Written task: Give back an exact copy of the lines from the start of the material through the line bearing "# Label and tab". Include both ends and nothing else.

——————

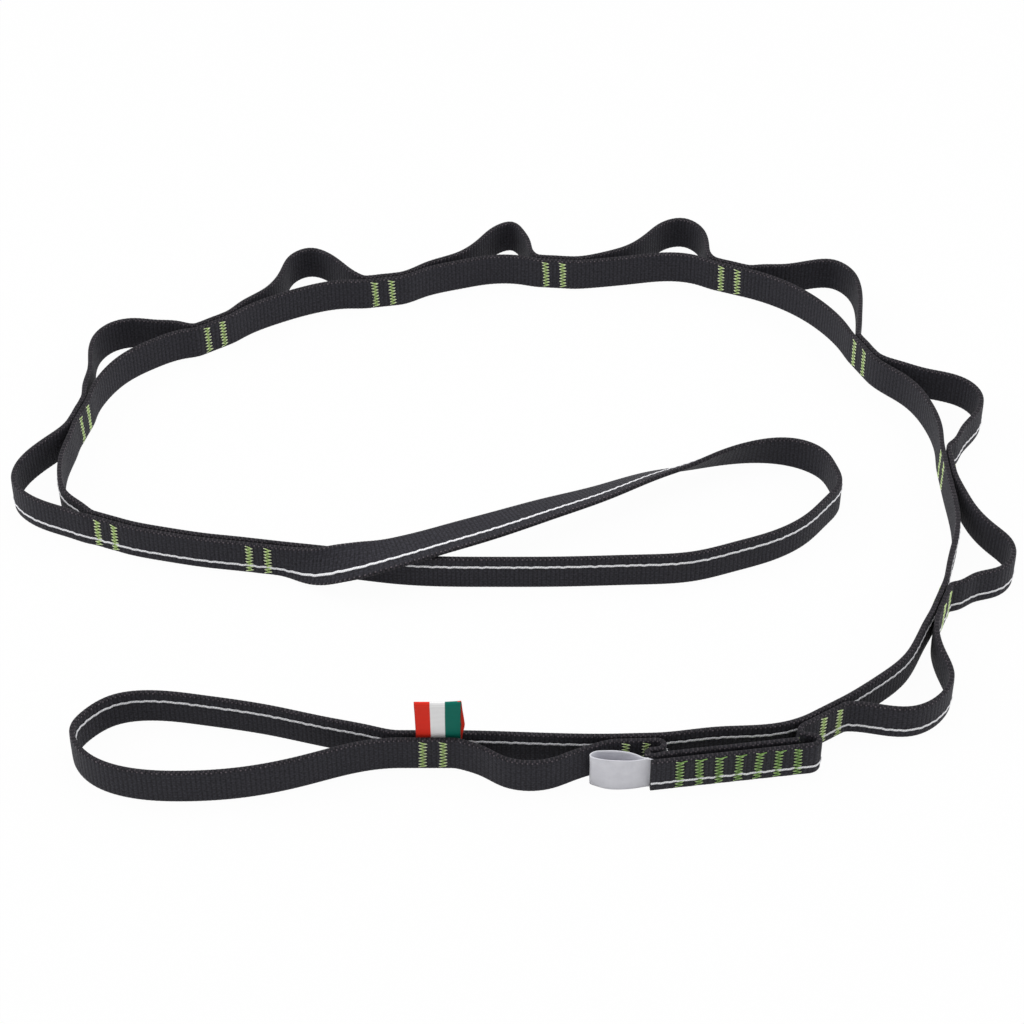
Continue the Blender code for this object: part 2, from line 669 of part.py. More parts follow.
def loop_section(point, normal):
    """The four corners of the rolled strip: its outer face's top and bottom, then its inner face's."""
    x, y, z, roll = point
    angle = math.radians(roll)
    right = Vector((float(normal[0]), float(normal[1]), 0.0))
    up = Vector((0.0, 0.0, 1.0))
    across = up * math.cos(angle) - right * math.sin(angle)
    face = right * math.cos(angle) + up * math.sin(angle)
    middle = Vector((float(x), float(y), float(z)))
    w, t = WEB_WIDTH / 2, WEB_THICKNESS / 2
    return [
        middle + across * w + face * t,
        middle - across * w + face * t,
        middle - across * w - face * t,
        middle + across * w - face * t,
    ]


# Label and tab


def ring_strip(bm, outer, inner, put, low, high):
    """A closed band between two loops of as many points, run between two levels by put."""
    rows = []
    for level in (low, high):
        rows.append([[bm.verts.new(put(p, level)) for p in loop] for loop in (outer, inner)])
    count = len(outer)
    for i in range(count):
        k = (i + 1) % count
        for row in rows:
            bm.faces.new((row[0][i], row[0][k], row[1][k], row[1][i]))
        for loop in (0, 1):
            bm.faces.new((rows[0][loop][i], rows[0][loop][k], rows[1][loop][k], rows[1][loop][i]))


def build_label(lap, origins, parents):
    """The folded label: its tail in the splice, and the loop that swings at the splice's end."""
    thick = LABEL_THICKNESS
    hinge = lap.middle - lap.along * LABEL_HINGE_STANDOFF
    low = (WEB_WIDTH - LABEL_HEIGHT) / 2
    high = low + LABEL_HEIGHT
    radius = thick
    start = hinge + lap.along * (radius + FIT_GAP)
    end = hinge + lap.along * LABEL_TAIL
    left = [start + lap.out * thick, end + lap.out * thick]
    right = [start - lap.out * thick, end - lap.out * thick]
    bm = raised_strip(left, right, [], [], low, high)
    tail = new_object("label_tail", bm, "grey_label", origins["splice"], parents["splice"])
    slotted(tail, [(lap.tack(0), lap.heading)], parents["splice"])

    pocket = lap.pocket
    scale = LABEL_LENGTH / (PITCH * (LAP_START_SHARE[0] - min(u for u, v in LABEL_LOOP_SHARES)))
    anchor = np.array(LAP_START_SHARE)
    points = [hinge - lap.along * radius / 2 + lap.out * radius / 2]
    for share in LABEL_LOOP_SHARES:
        u, v = anchor + (np.array(share) - anchor) * (scale, 1.0)
        points.append(pocket.at((u, v)))
    points.append(hinge - lap.along * radius / 2 - lap.out * radius / 2)
    fine = spline(points, -lap.along, lap.along)
    keep = thinned(fine, BEND_STEP_DEG)
    normals = right_normals(fine, -lap.along, lap.along)[keep]
    line = fine[keep]
    outer = list(line - normals * thick / 2)
    inner = list(line + normals * thick / 2)
    # the two leaves meet in a round root on the hinge's axis
    outer.append(hinge + lap.along * radius)
    inner.append(hinge - lap.along * radius)
    bm = bmesh.new()
    ring_strip(bm, outer, inner, lambda p, z: (float(p[0]), float(p[1]), z), low, high)
    new_object("label_loop", bm, "grey_label", hinge, parents["label"])
    return hinge


def build_tab(origin, parent, tab_parent):
    """The striped tab: its tail between the strands, and the folded ribbon that stands on it."""
    pair = PAIRS[0]
    thick = TAB_THICKNESS
    half_width = TAB_WIDTH / 2
    radius = thick + FIT_GAP / 2
    axis_z = WEB_WIDTH + radius + FIT_GAP
    a = [pair.at(TAB_OFFSET + k * half_width, thick) for k in (-1, 1)]
    b = [pair.at(TAB_OFFSET + k * half_width, -thick) for k in (-1, 1)]
    bm = raised_strip(a, b, [], [], WEB_WIDTH - TAB_TAIL, WEB_WIDTH)
    tail = new_object("tab_tail", bm, "striped_ribbon", origin, parent)
    slotted(tail, [(tack_place(pair, k), pair.heading) for k in (-1, 1)], parent)

    # each leaf's outside and inside, from the round root up, then the fold between the leaves
    top = WEB_WIDTH + TAB_HEIGHT - axis_z
    spread = TAB_FOLD_OPEN / 2 + thick
    outside = [(radius, 0.0)] + [(spread * a, top * b) for a, b in TAB_LEAF_SHARES]
    inside = [(radius / 2, radius)] + [((spread - thick) * a, top * b) for a, b in TAB_LEAF_SHARES[:-1]]
    inside.append(((spread - thick) / 2, top - thick))
    outer = [(0.0, -radius)] + outside + [(0.0, top)] + [(-n, z) for n, z in outside[::-1]]
    inner = [(0.0, radius / 2)] + inside + [(0.0, top - thick)] + [(-n, z) for n, z in inside[::-1]]

    def put(p, s):
        n, z = p
        x, y = pair.at(TAB_OFFSET + s, n)
        return (float(x), float(y), axis_z + z)

    bm = bmesh.new()
    ring_strip(bm, outer, inner, put, -half_width, half_width)
    hinge = pair.at(TAB_OFFSET, 0.0)
    new_object("tab_loop", bm, "striped_ribbon", (hinge[0], hinge[1], axis_z), tab_parent)


def main():
    clear_scene()
    chain = bpy.data.objects.new("chain_middle", None)
    bpy.context.scene.collection.objects.link(chain)

    # pocket 0 is the small loop, pocket 13 the big one; each turns about the hinge on the side
    # of the pocket that holds the rest
    origins, parents = {}, {}
    for number in range(LAST_PAIR + 2):
        if number < ROOT_POCKET:
            origins[number] = PAIRS[number].hinge_point()
        elif number > ROOT_POCKET:
            origins[number] = PAIRS[number - 1].hinge_point()
        else:
            origins[number] = PAIRS[number].middle
        parents[number] = chain
    origins["splice"], parents["splice"] = origins[LAP_POCKET + 1], chain
    parents["label"] = chain

    for number, pocket in enumerate(POCKETS, start=1):
        origin = origins[number]
        standing_strand(
            f"spine_{number:02d}", pocket.beside(-1), pocket.first, pocket.last, -1, origin, chain
        )
        if number != LAP_POCKET + 1:
            standing_strand(
                f"slack_{number:02d}", pocket.slack_line(), pocket.first, pocket.last, 1, origin, chain
            )
    lap = build_splice(origins["splice"], chain)
    build_tacks(origins, parents)
    build_small_loop(origins[0], chain)
    build_big_loop(origins[LAST_PAIR + 1], chain)
    build_label(lap, origins, parents)
    build_tab(origins[1], chain, chain)

    # the origin goes under the middle of the chain
    bpy.context.view_layer.update()
    corners = [
        obj.matrix_world @ vertex.co
        for obj in bpy.data.objects
        if obj.type == "MESH" and not obj.hide_render
        for vertex in obj.data.vertices
    ]
    for axis in (0, 1):
        values = [c[axis] for c in corners]
        chain.location[axis] = -(min(values) + max(values)) / 2


main()
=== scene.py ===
"""Woven webbing, thread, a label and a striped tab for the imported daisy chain, and a plain stage."""

import json
import math
from functools import partial

import bmesh
import bpy
import numpy as np
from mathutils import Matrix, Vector


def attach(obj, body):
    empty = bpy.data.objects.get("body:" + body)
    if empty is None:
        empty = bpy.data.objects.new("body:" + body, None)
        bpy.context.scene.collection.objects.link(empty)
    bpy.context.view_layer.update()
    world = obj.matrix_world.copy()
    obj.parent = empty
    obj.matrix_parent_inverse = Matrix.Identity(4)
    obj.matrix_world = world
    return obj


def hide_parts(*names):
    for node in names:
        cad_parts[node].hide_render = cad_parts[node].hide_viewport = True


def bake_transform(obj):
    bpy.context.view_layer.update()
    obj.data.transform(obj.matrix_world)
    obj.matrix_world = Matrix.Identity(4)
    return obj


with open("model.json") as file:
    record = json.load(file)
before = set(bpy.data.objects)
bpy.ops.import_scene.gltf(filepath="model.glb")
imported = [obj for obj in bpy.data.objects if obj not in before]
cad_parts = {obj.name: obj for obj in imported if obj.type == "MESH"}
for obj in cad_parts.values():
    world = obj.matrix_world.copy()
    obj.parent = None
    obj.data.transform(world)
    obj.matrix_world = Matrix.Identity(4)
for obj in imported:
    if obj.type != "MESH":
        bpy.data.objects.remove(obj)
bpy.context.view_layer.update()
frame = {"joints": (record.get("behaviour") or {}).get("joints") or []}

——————

Correct result:
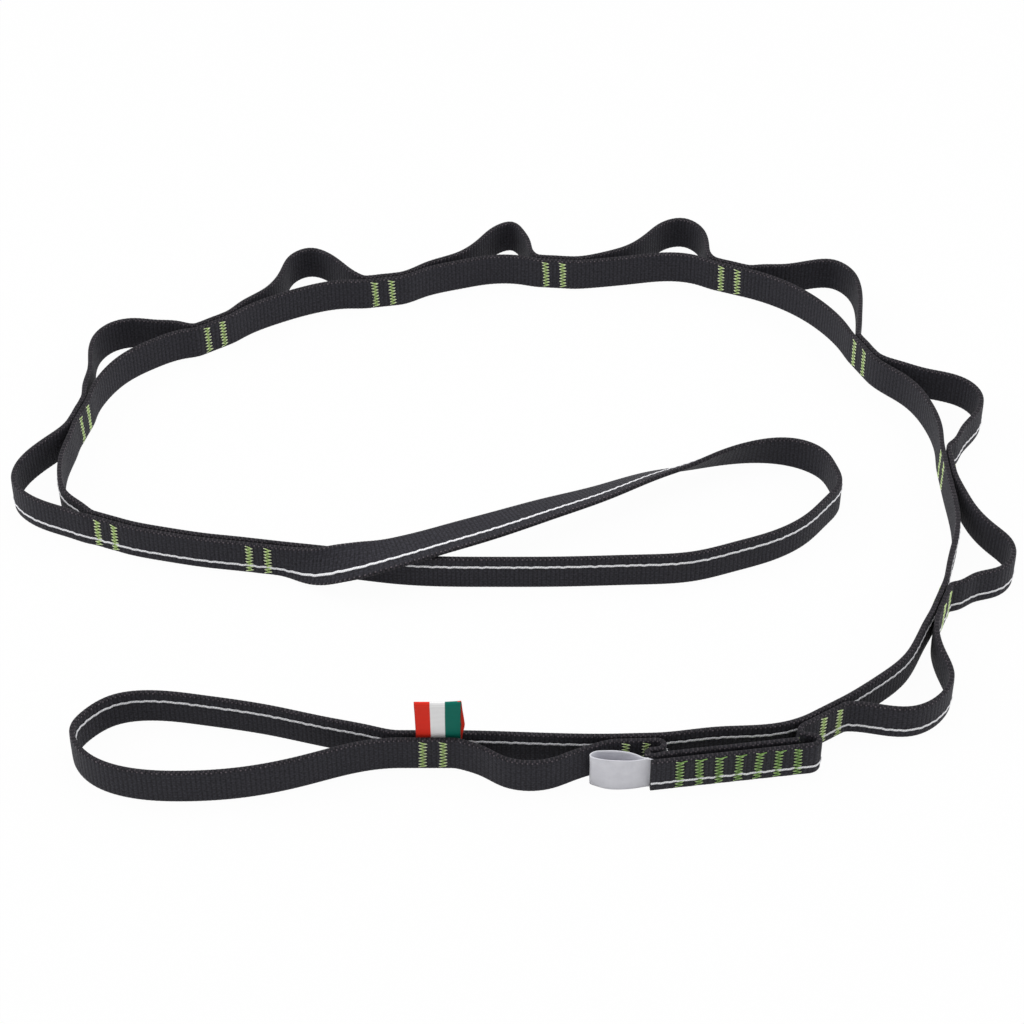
Continue the Blender code for this object: part 2, from line 669 of part.py. More parts follow.
def loop_section(point, normal):
    """The four corners of the rolled strip: its outer face's top and bottom, then its inner face's."""
    x, y, z, roll = point
    angle = math.radians(roll)
    right = Vector((float(normal[0]), float(normal[1]), 0.0))
    up = Vector((0.0, 0.0, 1.0))
    across = up * math.cos(angle) - right * math.sin(angle)
    face = right * math.cos(angle) + up * math.sin(angle)
    middle = Vector((float(x), float(y), float(z)))
    w, t = WEB_WIDTH / 2, WEB_THICKNESS / 2
    return [
        middle + across * w + face * t,
        middle - across * w + face * t,
        middle - across * w - face * t,
        middle + across * w - face * t,
    ]


# Label and tab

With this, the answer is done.